社宅の償却や借り上げ費用による節税効果はご指摘の通りかもしれませんが、中途半端な温情によって居住を認めることで、ゆくゆくややこしい居住権の問題として企業のリスクになる恐れも考えられませんか。あまり詳しくありませんが、居住権的な権利は所有者側にとって、非常に厄介なことだと思います。
いずれにせよ立場の違い、ポジションの違いによってモノの見方や見解が相容れないケースの象徴のような事象だと思います。

匿名 さんのコメント...

自分も同じ事を思っていましたが
自分のBlogでは荒れるのが怖くて書けず、、、
明快な論調に胸がスッとしました。
やはり、契約で身の上を左右される立場なら
いつ突然切られても食うに困らぬよう
平素から準備しておくのが当たり前だと思うのです。
あと、突然契約を打ち切られた派遣社員は救済すべきで
何年も住む家を持たず街を彷徨う人々には
特に関心も無いという世間の風潮に
疑問を感じずにはおれません。

富豪記者 さんのコメント...

コメント有難うございます。やはりこのテーマは関心が高いようで、昨日のブログのヒット数が通常より遥かに多くてチョットビックリしています。大衆迎合的巨大メディアでは、どうしても派遣切りそのものを問題視するかのような視点が中心になり、それに疑問や嫌悪を感じる人々はネット上で、熱く議論を展開しているようです。

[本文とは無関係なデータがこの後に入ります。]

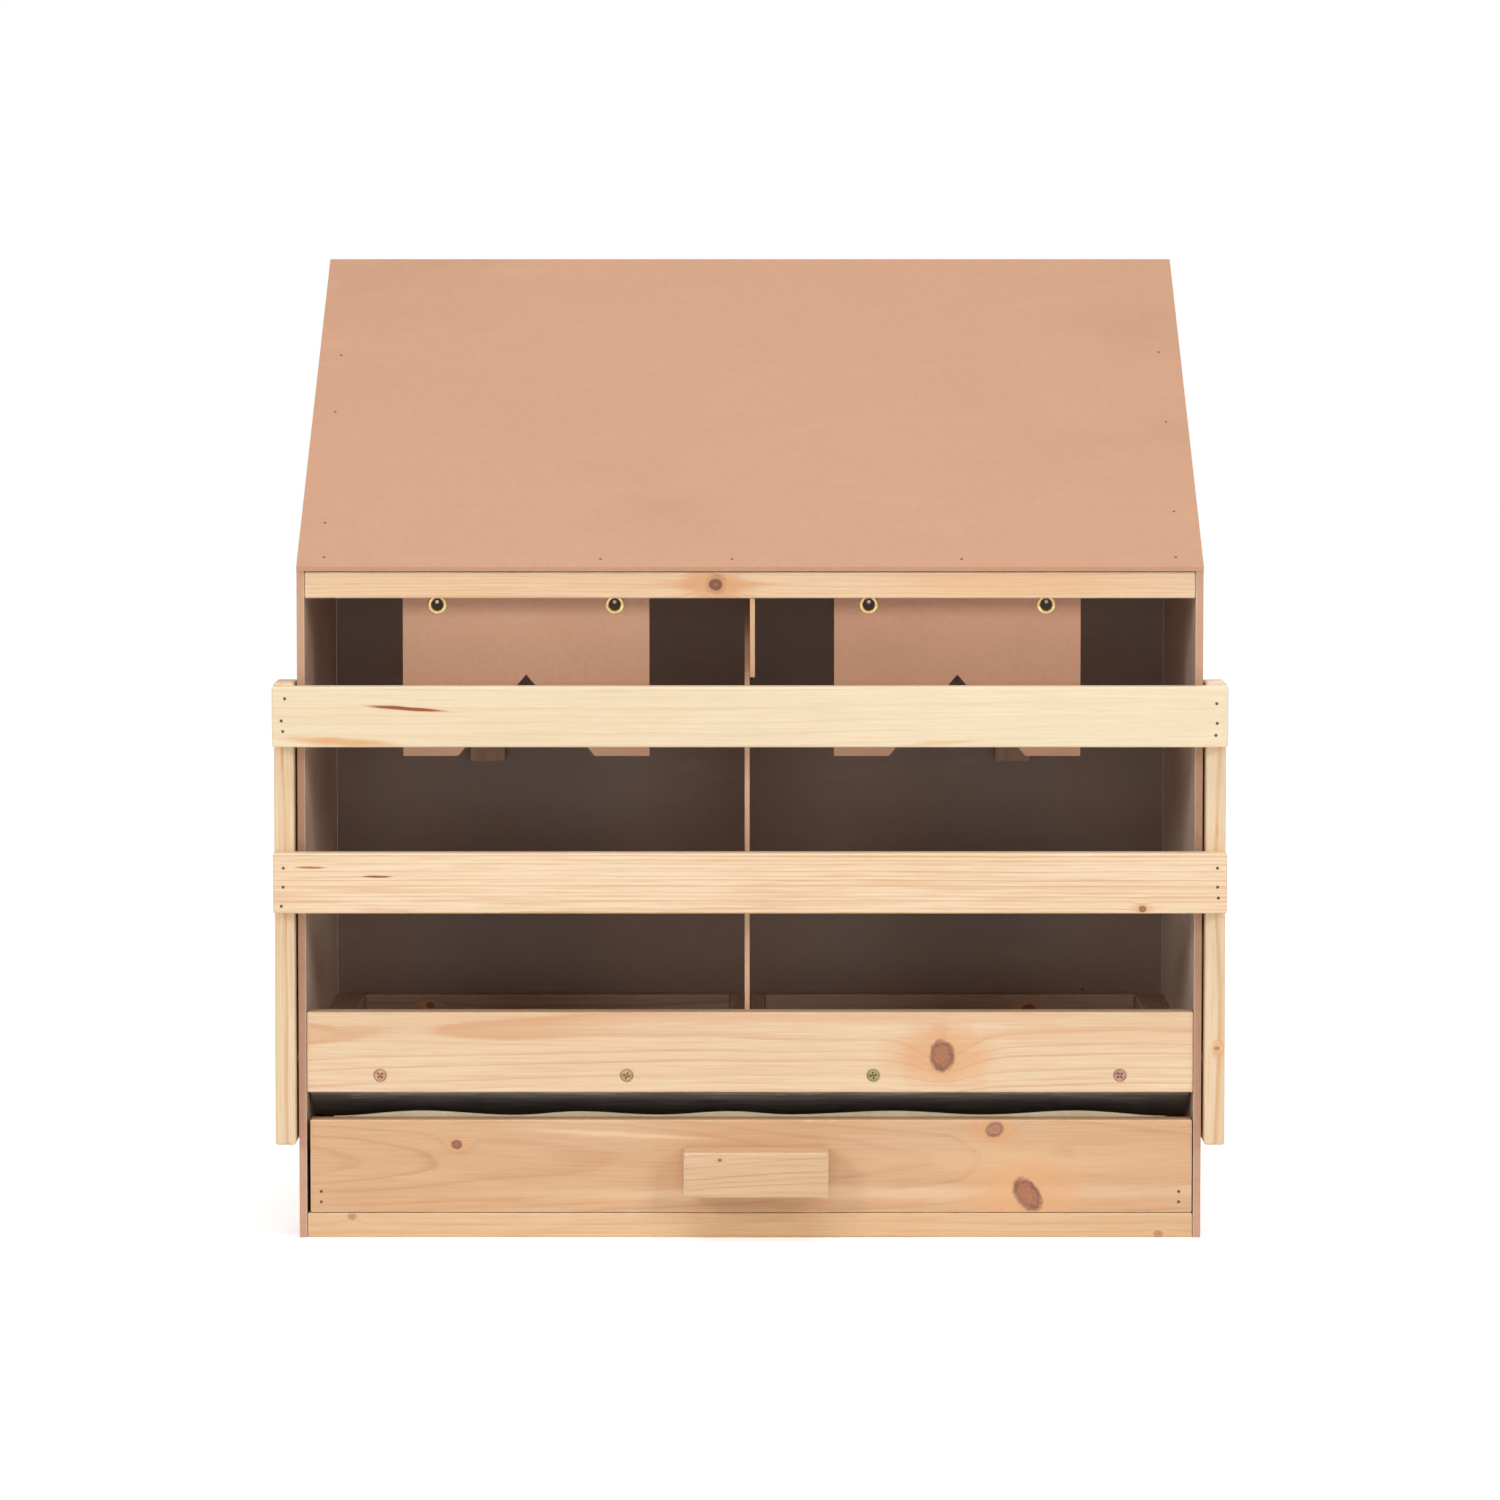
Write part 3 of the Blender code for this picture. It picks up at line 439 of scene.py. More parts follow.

巨大メディアは、あいも変わらず自殺者が増えるとか扇情的な報道に終始しています。あまりに一面的で企業経営者層にとっては気持ちの悪い風潮はまだ続きそうです。

派遣切りの中でも確かに救済が必要なインモラルなケースもあるようです。契約を反故にされるような一方的な解雇であれば、当然、雇用主たる人材派遣会社は派遣先企業に賠償請求等が可能なはずで、このあたりの実務上の展開がどうなっているのか、そうした部分が、切られた当人に還元されているのか、といった問題も気になるところです。

匿名 さんのコメント...

小泉元総理を最大限に褒め称えたマスコミが、最大限に政府批判をしていますね。

当時は、派遣に疑問を示していた論者に見向きもしなかったくせに。

しかも、派遣村。
半数は「ホームレス」だったのは事実なのに、某大臣の「本当にまじめに働こうとしているのか」発言に猛攻撃!

マスコミは終わったなと思った。